In Oregon, U.S. District Judge Karin Immergut, a Trump appointee, said there were no facts to support the president’s claims on social media that Portland was ravaged by war and that anarchists and professional agitators were trying to burn down federal property and other buildings. Her first order blocked Trump’s plan to send 200 Oregon guardsmen to the state’s biggest city.

Immergut issued a second temporary order during an emergency hearing the next day, after Trump sought to circumvent her decision by sending troops from California and Texas instead of Oregon. California also joined Oregon’s lawsuit as a result of the move.

During the appeals court hearing on Oct. 9, Oregon faced particularly tough questioning by one of the panel’s two Trump-appointed judges, Ryan D. Nelson, who repeatedly expressed his belief that the state shouldn’t be allowed to second-guess the decision of the president.

The panel majority — Nelson and another Trump-appointed judge, Bridget Bade — rejected Oregon’s argument that Trump’s assessment of the protest situation in Portland was out-of-date and not made in good faith.

“The evidence the president relied on reflects a colorable assessment of the facts and law within a range of honest judgment,” the majority said. “We thus conclude that Defendants are likely to succeed on the merits of their appeal.”

The majority also looked at the broader protest situation across the U.S., including a deadly shooting at an ICE facility that left one detainee dead, to support Trump’s troop deployment to protect federal property.

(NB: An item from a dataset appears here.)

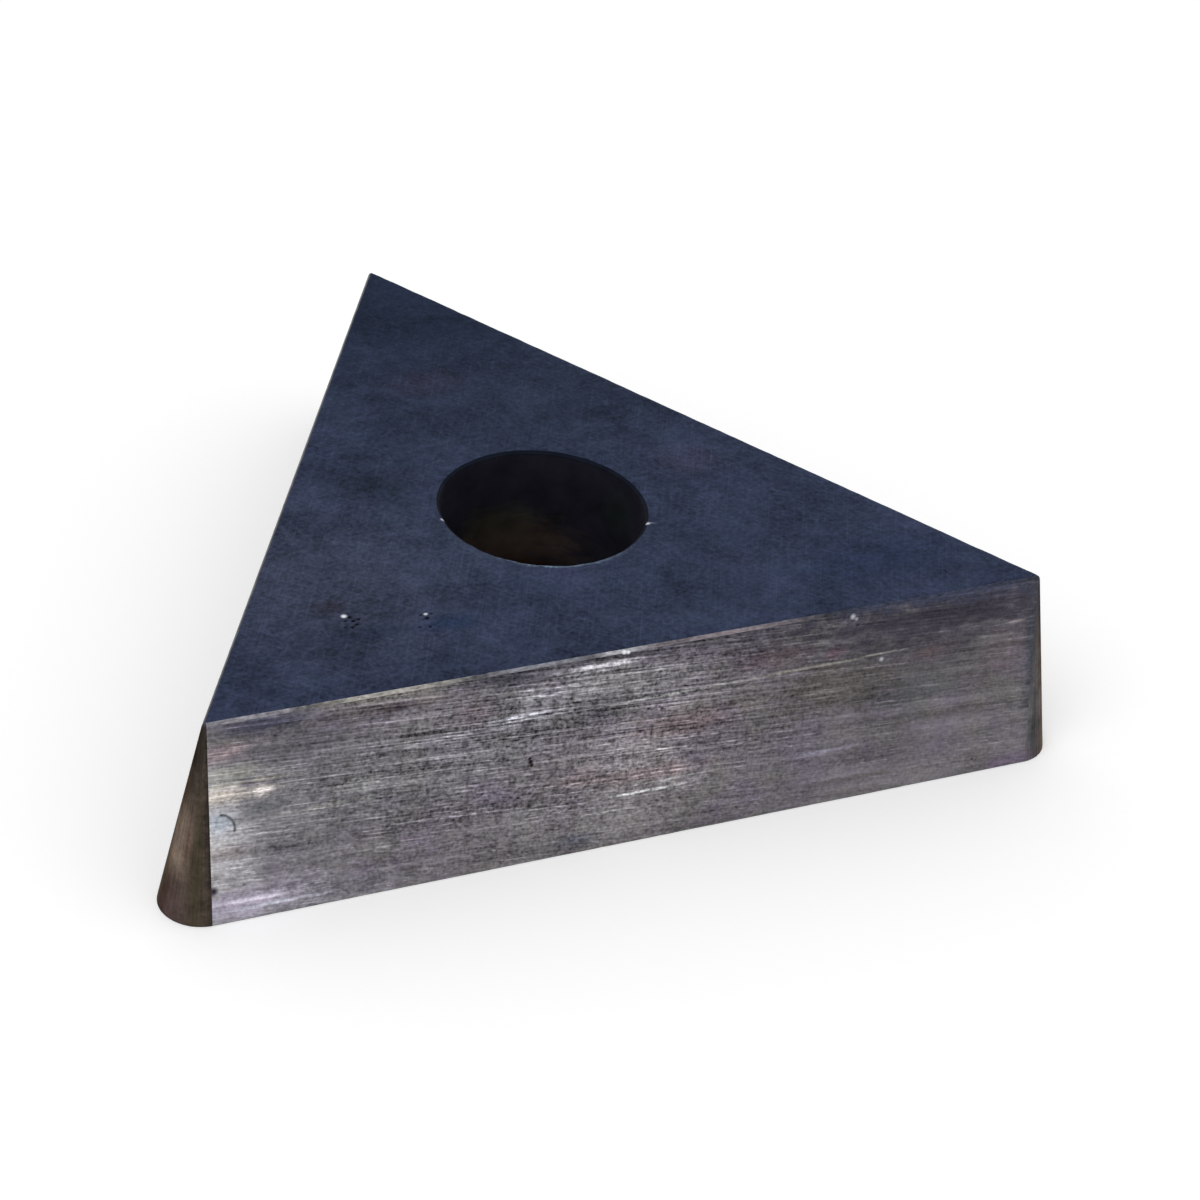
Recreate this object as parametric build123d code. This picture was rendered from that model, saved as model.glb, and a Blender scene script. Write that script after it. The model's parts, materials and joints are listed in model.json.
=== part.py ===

Oregon had argued that only the situation in Portland should be taken into account.

Oregon also failed to sway the appeals court to base its decision only on the smaller protests at the Portland ICE facility in the weeks and months before Trump’s deployment. The majority instead looked back to early June, when violence and threats of violence forced the facility to close for nearly three weeks and required a surge in federal personnel from other agencies.

The ruling is temporary in nature but gives an indication of how the appeals court judges view the arguments in the case. A three-day trial on the merits is set to start in Portland on Oct. 29, meaning the appeals court may soon be asked to review the case again.

The case is State of Oregon v. Trump, 25-6268, US Court of Appeals for the 9th Circuit (San Francisco).